Steven Covey smiled and said “That’s pretty much the opposite of what I want you to learn from this. Actually, what it teaches me is the importance of putting the big rocks in first!”
Putting the big rocks in first. Seems simple, doesn’t it?
If you try to put the little rocks, or sand or water in first, there will be no room for the big rocks. To fill up the bucket, you have to put the big rocks in first.
Our lives are like the buckets. So often I try to fill my life up with the sand or the water or the little rocks-and have no room for the important stuff.
The gospel story continues today with Jesus still in the upper room, still giving his final teaching to his friends, the night before he dies. He’s trying to put in the big rocks. One of the rocks is this-calling them to be his disciples was easy. For them, living out their lives as his friends will be murder. I under stand this in a much lesser degree. I am currently trying to resurrect friendships from decades ago. It was easy to make friends-maintaining friends, sustaining friendships, that has been very hard. Making friends is easy-keeping friendships takes a lot of work.

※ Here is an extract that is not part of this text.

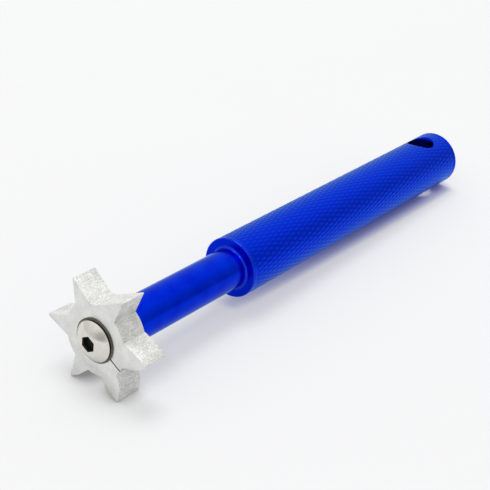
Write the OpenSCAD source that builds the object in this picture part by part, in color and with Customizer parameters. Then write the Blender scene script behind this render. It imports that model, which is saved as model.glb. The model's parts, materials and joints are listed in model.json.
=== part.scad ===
// Hand groove sharpener: a six-tooth cutter clamped by one screw on the end of a round handle.
// +X runs along the tool's axis from the cutter to the butt of the grip, +Z is up.
// The origin is on the axis, on the shoulder of the shank that the cutter's back face seats on.

/* [Cutter] */
// Thickness of the cutter along the axis
cutter_t = 6.5; // [4:0.1:8]
// Diameter of the round core that the six teeth stand on
core_d = 17; // [15:0.1:18]
// Distance from the axis to the point of each tooth
tip_r = 14.15; // [13.5:0.05:15]
// Width of the wire-cut slit from the bore to a valley
slit_w = 0.3; // [0.2:0.05:0.6]

/* [Shank] */
// Diameter of the bare shank
shank_d = 10; // [9.5:0.1:11]
// Bare length between the cutter and the grip
shank_len = 38.7; // [25:0.1:60]
// Length of shank held inside the grip
shank_seat = 42; // [20:1:60]
// Diameter of the spigot that centres the cutter
spigot_d = 7; // [6.5:0.1:8]

/* [Grip] */
// Diameter over the crests of the knurling
grip_d = 15; // [13:0.1:20]
// Length of the grip
grip_len = 95.8; // [90:0.1:130]
// Diameter of the hanging hole
hole_d = 7.5; // [3:0.1:8]
// Distance from the butt to the centre of the hanging hole
hole_inset = 8.4; // [7:0.1:15]
// Angle of the hanging hole round the axis, from straight up towards +Y
hole_turn = 5.9; // [0:0.1:30]

/* [Screw and washer] */
// Nominal diameter of the clamping screw's thread
thread_d = 5; // [4:0.5:5]
// Length of the screw under its head
screw_len = 12; // [10:1:14]
// Diameter of the screw's button head
head_d = 9.6; // [8:0.1:10]
// Height of the button head
head_h = 1.9; // [1.8:0.05:2.8]
// Width across the flats of the hexagon socket
socket_af = 3.05; // [2.5:0.05:4]
// Outer diameter of the washer
washer_d = 10.5; // [10:0.1:12]
// Thickness of the washer
washer_t = 0.3; // [0.2:0.1:1]

/* [Hidden] */
$fn = 96;

TEETH = 6;
FIRST_TOOTH = 30;        // angle of the first tooth, from straight up, seen from the screw's end
RUN_FIT = 0.05;          // radial running clearance
SPIGOT_SHORT = 0.2;      // the spigot stops this far below the cutter's front, so that the screw clamps
WASHER_BORE = 5.5;
TAP_DEPTH = 9;           // tapped hole below the seat
EDGE = 0.3;              // small turned chamfers
BUTT_EDGE = 0.5;         // chamfer round the butt of the grip
COLLAR_R = 0.6;          // hollow fillet of the shank's collar, which stops it in the grip
ARC_STEPS = 8;
RIM_H = 0.6;             // straight side of the button head
CROWN_R = 2.2;           // flat crown of the button head
SOCKET_DEPTH = 1.5;
OVER = 1;                // how far a cutting tool runs past a face
SHADE_BLUE = [0.02, 0.12, 0.75];
SHADE_TOOL = [0.78, 0.78, 0.76];

core_r = core_d / 2;
shank_r = shank_d / 2;
grip_r = grip_d / 2;
spigot_r = spigot_d / 2;
spigot_len = cutter_t - SPIGOT_SHORT;
head_r = head_d / 2;
grip_end = shank_len + grip_len;
head_seat = -cutter_t - washer_t;
// The crown is part of a sphere through the top of the rim and the edge of the flat crown.
crown_rise = head_h - RIM_H;
dome_drop = (pow(head_r, 2) - pow(CROWN_R, 2) - pow(crown_rise, 2)) / (2 * crown_rise);
dome_r = norm([head_r, dome_drop]);

// One outline for each tooth, from the flank that faces the next tooth round to the other one.
// Each point is [distance out along the tooth, distance across it], and the teeth differ
// because each one scrapes a different groove.
FORMS = [
    [[8.1, 2.35], [11.4, 1.15], [tip_r, 0.1], [tip_r, -0.1], [11.6, -1.1], [8.1, -2.45]],
    [[8.1, 2.55], [10.3, 1.6], [13.3, 0.45], [tip_r, -0.1], [tip_r - 0.1, -0.35], [11, -1.35], [8.1, -2.5]],
    [[8.1, 2.65], [11.7, 1.65], [tip_r, 0.35], [tip_r, 0.1], [11.3, -0.7], [8.1, -1.9]],
    [[8.1, 2.8], [11.6, 2.1], [tip_r, 0.1], [tip_r, -0.1], [11.9, -2.3], [8.1, -2.2]],
    [[8.1, 3.05], [11.4, 1.75], [13.1, 0.95], [tip_r, 0.1], [tip_r, -0.1], [12.95, -1.25], [11.3, -2.05], [8.1, -3]],
    [[7.3, 4.45], [tip_r, 0.1], [tip_r, -0.1], [8.6, -1]]
];

// Lays local x along +Y, local y along +Z and local z along +X.
module along_x(x = 0) {
    translate([x, 0, 0]) rotate([90, 0, 90]) children();
}

// A turned rod from x0 to x1 with a chamfer at each end.
module rod(r, x0, x1, edge0 = 0, edge1 = 0) {
    along_x() rotate_extrude() polygon([
        [0, x0], [r - edge0, x0], [r, x0 + edge0], [r, x1 - edge1], [r - edge1, x1], [0, x1]
    ]);
}

module tooth_outline(i) {
    a = FIRST_TOOTH + i * 360 / TEETH;
    form = FORMS[i];
    points = [for (p = form) [p[0] * sin(a) + p[1] * cos(a), p[0] * cos(a) - p[1] * sin(a)]];
    polygon(concat(points, [[0, 0]]));
}

module grip() {
    color(SHADE_BLUE) difference() {
        rod(grip_r, shank_len, grip_end, EDGE / 2, BUTT_EDGE);
        along_x(shank_len - OVER) cylinder(r = shank_r, h = shank_seat + OVER);
        translate([grip_end - hole_inset, 0, 0]) rotate([-hole_turn, 0, 0])
            cylinder(d = hole_d, h = grip_d + 2 * OVER, center = true);
    }
}

// A thin collar that flares from the shank to its full radius against the face of the grip.
module collar() {
    along_x() rotate_extrude() polygon(concat(
        [[shank_r - OVER, shank_len], [shank_r - OVER, shank_len - COLLAR_R]],
        [for (i = [0 : ARC_STEPS]) let (a = i * 90 / ARC_STEPS)
            [shank_r + COLLAR_R * (1 - cos(a)), shank_len - COLLAR_R * (1 - sin(a))]]
    ));
}

module shank() {
    color(SHADE_BLUE) difference() {
        union() {
            rod(shank_r, 0, shank_len + shank_seat, EDGE, EDGE);
            rod(spigot_r, -spigot_len, OVER, EDGE);
            collar();
        }
        along_x(-spigot_len - OVER) cylinder(d = thread_d + 2 * RUN_FIT, h = spigot_len + TAP_DEPTH + OVER);
    }
}

module cutter() {
    slit_angle = FIRST_TOOTH + 3.5 * 360 / TEETH;
    color(SHADE_TOOL) difference() {
        along_x(-cutter_t) linear_extrude(cutter_t) union() {
            circle(r = core_r);
            for (i = [0 : TEETH - 1]) tooth_outline(i);
        }
        along_x(-cutter_t - OVER) cylinder(r = spigot_r + RUN_FIT, h = cutter_t + 2 * OVER);
        rotate([-slit_angle, 0, 0])
            translate([-cutter_t - OVER, -slit_w / 2, 0]) cube([cutter_t + 2 * OVER, slit_w, core_r + OVER]);
    }
}

module washer() {
    color(SHADE_TOOL) along_x(head_seat) difference() {
        cylinder(d = washer_d, h = washer_t);
        translate([0, 0, -OVER]) cylinder(d = WASHER_BORE, h = washer_t + 2 * OVER);
    }
}

module clamp_screw() {
    color(SHADE_TOOL) difference() {
        union() {
            rod(thread_d / 2, head_seat - OVER, head_seat + screw_len, 0, EDGE);
            intersection() {
                along_x(head_seat - head_h) cylinder(r = head_r, h = head_h);
                translate([head_seat - RIM_H + dome_drop, 0, 0]) sphere(r = dome_r);
            }
        }
        along_x(head_seat - head_h - OVER) rotate(30)
            cylinder(d = socket_af / cos(30), h = SOCKET_DEPTH + OVER, $fn = 6);
    }
}

grip();
shank();
cutter();
washer();
clamp_screw();
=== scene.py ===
"""A hand groove sharpener: steel cutter, screw and washer on a blue anodised handle with a knurled grip."""

import json
import math

import bmesh
import bpy
from mathutils import Matrix, Vector


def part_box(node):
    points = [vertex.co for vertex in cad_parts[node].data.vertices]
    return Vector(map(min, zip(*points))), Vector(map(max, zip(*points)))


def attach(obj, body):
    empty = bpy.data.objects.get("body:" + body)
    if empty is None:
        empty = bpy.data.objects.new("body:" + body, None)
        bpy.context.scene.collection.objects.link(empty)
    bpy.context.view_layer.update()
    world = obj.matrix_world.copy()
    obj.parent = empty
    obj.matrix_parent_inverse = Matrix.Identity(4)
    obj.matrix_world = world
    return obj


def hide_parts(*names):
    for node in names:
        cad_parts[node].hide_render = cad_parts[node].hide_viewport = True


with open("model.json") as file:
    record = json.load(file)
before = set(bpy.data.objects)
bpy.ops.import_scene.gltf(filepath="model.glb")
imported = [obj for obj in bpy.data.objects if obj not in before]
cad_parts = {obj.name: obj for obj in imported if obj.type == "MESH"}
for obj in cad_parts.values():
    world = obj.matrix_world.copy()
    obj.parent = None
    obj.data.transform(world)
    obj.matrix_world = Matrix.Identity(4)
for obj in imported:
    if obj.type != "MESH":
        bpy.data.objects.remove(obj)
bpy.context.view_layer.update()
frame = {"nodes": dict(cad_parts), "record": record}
MM = 0.001
TURN = 2 * math.pi

# Places along the axis and radii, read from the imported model.
SPIGOT_END, SHANK_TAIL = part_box("shank")[0].x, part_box("shank")[1].x
COLLAR_R = 0.6 * MM         # hollow fillet where the shank's collar meets the grip
SHANK_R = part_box("shank")[1].z - COLLAR_R
SHOULDER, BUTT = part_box("grip")[0].x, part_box("grip")[1].x
GRIP_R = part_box("grip")[1].z
CUTTER_FRONT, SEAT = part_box("cutter")[0].x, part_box("cutter")[1].x
WASHER_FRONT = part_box("washer")[0].x
WASHER_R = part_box("washer")[1].z
CROWN_TOP, SCREW_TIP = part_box("clamp_screw")[0].x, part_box("clamp_screw")[1].x
HEAD_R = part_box("clamp_screw")[1].z
MOUNTS = {m["name"]: m for m in frame["record"]["mounts"]}
HOLE_X = MOUNTS["hanging_hole"]["pos_m"][0]
HOLE_R = MOUNTS["hanging_hole"]["dims"]["r_mm"] * MM
HOLE_AXIS = Vector(MOUNTS["hanging_hole"]["axis"])

# The knurl: two sets of helical grooves that cross in long diamonds.
KNURL_STARTS = 42
KNURL_LEAD = 3.7 * MM       # along the axis, from one diamond to the next
KNURL_DEPTH = 0.11 * MM
KNURL_STEPS = 8             # mesh rows in a lead, and mesh columns in a start
KNURL_FLAT = 0.78           # a crest is flat above this share of the groove's rise
PLAIN_BAND = 0.7 * MM       # smooth ring before the knurl at the shoulder
BUTT_BAND = 0.6 * MM
RIM_EASE = 0.22 * MM        # rounding of the grip's front edge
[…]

Jesus, in a sense, is releasing his disciples. He’s telling them that now they can choose which way they go in life. They don’t have to be his followers any longer. Now they are grown ups-not children, and they can decide as friends which direction they take. BUT, and it is a big but, if they are going to be his friends, they will have to live out his commandment. His one and only commandment. They will have to choose to put this one rock in the bucket first. They will have to love one another.
“There is an ancient legend about the last days of John the Evangelist, the gospel writer. He lived to a great age and became so feeble that he had to be carried to meetings of the faithful. There, because of his weakness, he was unable to give a long sermon, so at each gathering he simply repeated the words, “Little children, love one another.” The disciples, weary of hearing the same words over and over, asked him why he never said anything else. And to them John gave this answer, “Do this alone and it is enough.”
How often do you measure your life? How successful you are, how much you have achieved? I tend to think we do it every day. I think in small ways we are constantly looking at our buckets to see how full they are. Sometimes we judge by how secure we feel, or how healthy or maybe by how much we have-perhaps how happy we are, or the amount of accomplishments . I think we spend a lot of our lives trying to fill our buckets, or assessing them. Jesus tells his friends, the only thing that will matter is how much you love. And I think there is one more thing that Jesus leaves UNSAID: -he doesn’t say that what we are willing to die for will show what we really care about. He doesn’t say it, but I think he implies. What we are willing to die for, he tells us, is what matters. Or better yet, what we are willing to live our lives for, will say what we really value. Jesus is getting ready to leave his friends, and he wants them to ask what they want in their buckets.
This reading today is pretty clear, 17”I am giving you these commands so that you may love one another. “
I was the chaplain on call this week, and we had a particularly sad death. Back at the fire station I was meeting with the firefighters and police officers who had been at the scene. You have to understand that these people are rescuers, their whole lives are a testament to this verse, 13”No one has greater love than this, to lay down one’s life for one’s friends.” They train and prepare and work all the time on saving people’s lives. And one of the first responders, the man who had worked especially hard to save a child’s life said, “I always tell people that I can fix anything but a broken heart. But today I couldn’t.” It was a very poignant moment. And later as I thought about it, I thought, maybe this is the only thing we really can fix-a broken heart. Maybe loving each other is the only thing we really can fix.
We all have a bucket that is our lives. We select what we put into them. Choose the big rocks first. Decide on what is important, and all the small rocks and sand and water will follow inevitably. Jesus makes no bones about what is his large rock-12“This is my commandment, that you love one another as I have loved you.”
And as John the Evangelist said“Do this alone and it is enough.”
John 15:9-17
9As the Father has loved me, so I have loved you; abide in my love. 10If you keep my commandments, you will abide in my love, just as I have kept my Father’s commandments and abide in his love. 11I have said these things to you so that my joy may be in you, and that your joy may be complete. 12“This is my commandment, that you love one another as I have loved you. 13No one has greater love than this, to lay down one’s life for one’s friends. 14You are my friends if you do what I command you. 15I do not call you servants any longer, because the servant does not know what the master is doing; but I have called you friends, because I have made known to you everything that I have heard from my Father. 16You did not choose me but I chose you. And I appointed you to go and bear fruit, fruit that will last, so that the Father will=2 0give you whatever you ask him in my name. 17I am giving you these commands so that you may love one another.